- _AIM OF THE TASK_
Narrow the data below down to the lines containing "pose".

- _PROVIDED RECORDS_
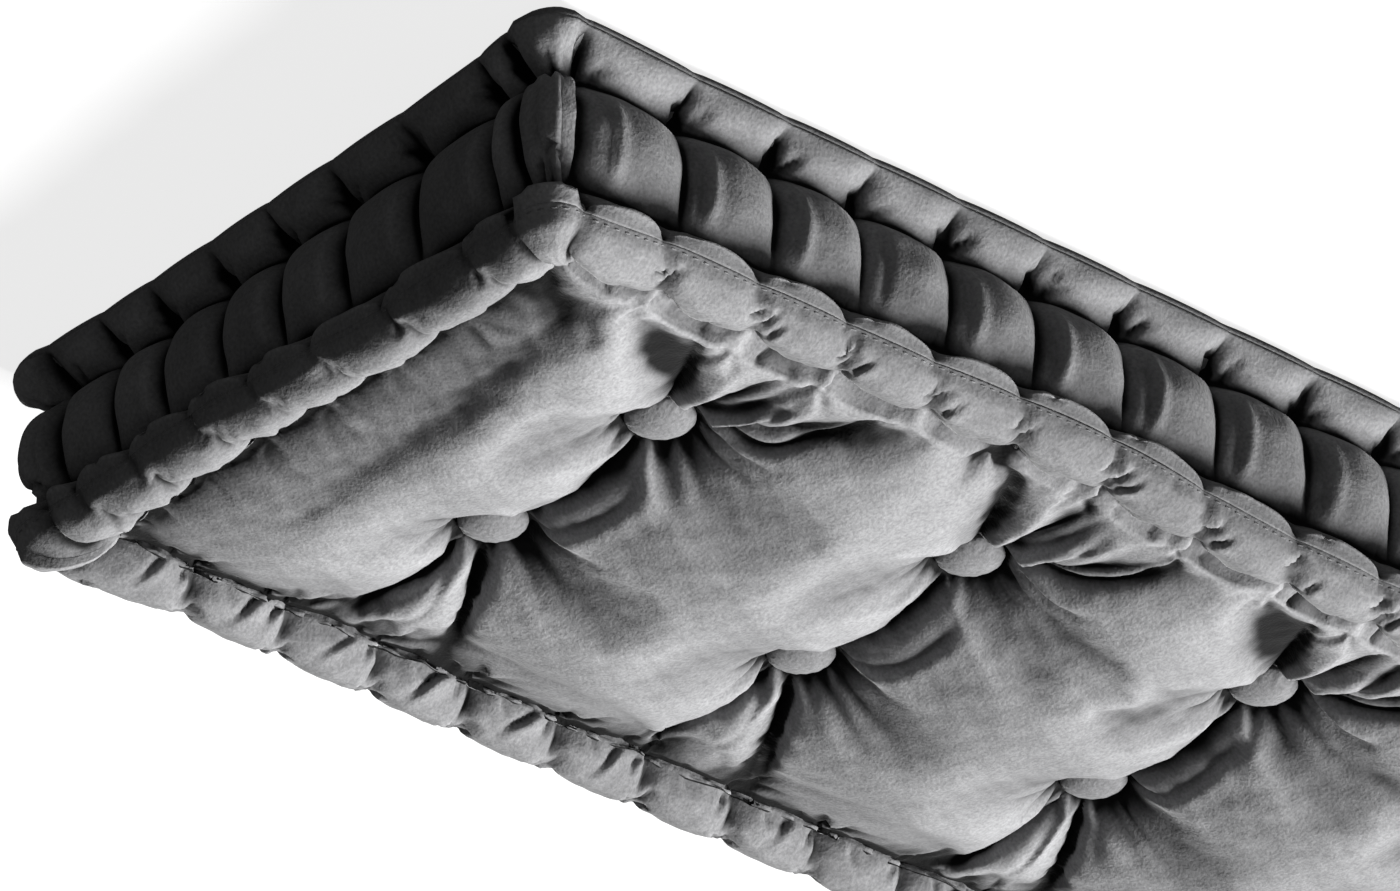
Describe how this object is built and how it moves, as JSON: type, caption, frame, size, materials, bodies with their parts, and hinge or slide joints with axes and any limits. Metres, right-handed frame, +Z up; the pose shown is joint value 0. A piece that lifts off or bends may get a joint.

...

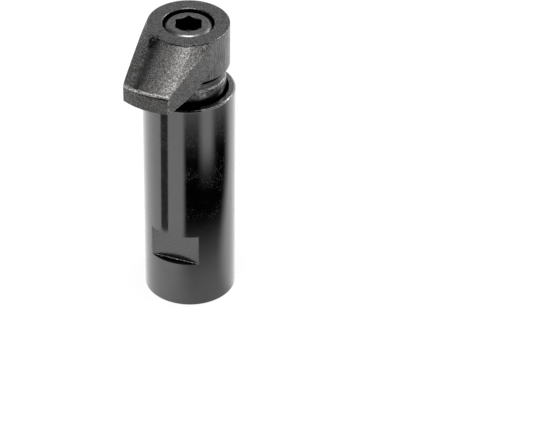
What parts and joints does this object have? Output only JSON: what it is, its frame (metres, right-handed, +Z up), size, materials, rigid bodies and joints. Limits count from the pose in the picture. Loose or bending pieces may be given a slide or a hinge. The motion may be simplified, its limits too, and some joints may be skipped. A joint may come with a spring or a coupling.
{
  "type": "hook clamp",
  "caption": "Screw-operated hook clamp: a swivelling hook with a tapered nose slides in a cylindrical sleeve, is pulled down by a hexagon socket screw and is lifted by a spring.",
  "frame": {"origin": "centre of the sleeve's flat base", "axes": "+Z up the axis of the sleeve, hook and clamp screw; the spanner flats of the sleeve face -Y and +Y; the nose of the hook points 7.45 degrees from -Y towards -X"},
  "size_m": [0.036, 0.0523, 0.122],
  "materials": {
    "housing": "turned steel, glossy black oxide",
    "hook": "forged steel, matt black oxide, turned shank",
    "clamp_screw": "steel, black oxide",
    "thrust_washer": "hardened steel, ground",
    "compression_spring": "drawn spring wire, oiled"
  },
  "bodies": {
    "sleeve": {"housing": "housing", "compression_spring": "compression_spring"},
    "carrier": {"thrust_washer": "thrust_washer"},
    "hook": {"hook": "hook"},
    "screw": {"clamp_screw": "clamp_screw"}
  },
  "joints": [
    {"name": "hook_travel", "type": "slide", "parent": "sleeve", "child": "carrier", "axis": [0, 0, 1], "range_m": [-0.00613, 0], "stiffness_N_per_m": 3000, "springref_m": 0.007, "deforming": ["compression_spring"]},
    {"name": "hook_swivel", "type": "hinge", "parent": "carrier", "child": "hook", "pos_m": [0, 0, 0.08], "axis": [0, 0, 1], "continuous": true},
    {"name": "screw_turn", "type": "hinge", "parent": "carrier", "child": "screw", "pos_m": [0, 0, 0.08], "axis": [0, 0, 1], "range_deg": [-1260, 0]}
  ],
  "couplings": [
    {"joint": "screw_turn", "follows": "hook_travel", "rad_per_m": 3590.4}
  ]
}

- _OUTPUT OF THE EXERCISE_
Describe how this object is built and how it moves, as JSON: type, caption, frame, size, materials, bodies with their parts, and hinge or slide joints with axes and any limits. Metres, right-handed frame, +Z up; the pose shown is joint value 0. A piece that lifts off or bends may get a joint.
What parts and joints does this object have? Output only JSON: what it is, its frame (metres, right-handed, +Z up), size, materials, rigid bodies and joints. Limits count from the pose in the picture. Loose or bending pieces may be given a slide or a hinge. The motion may be simplified, its limits too, and some joints may be skipped. A joint may come with a spring or a coupling.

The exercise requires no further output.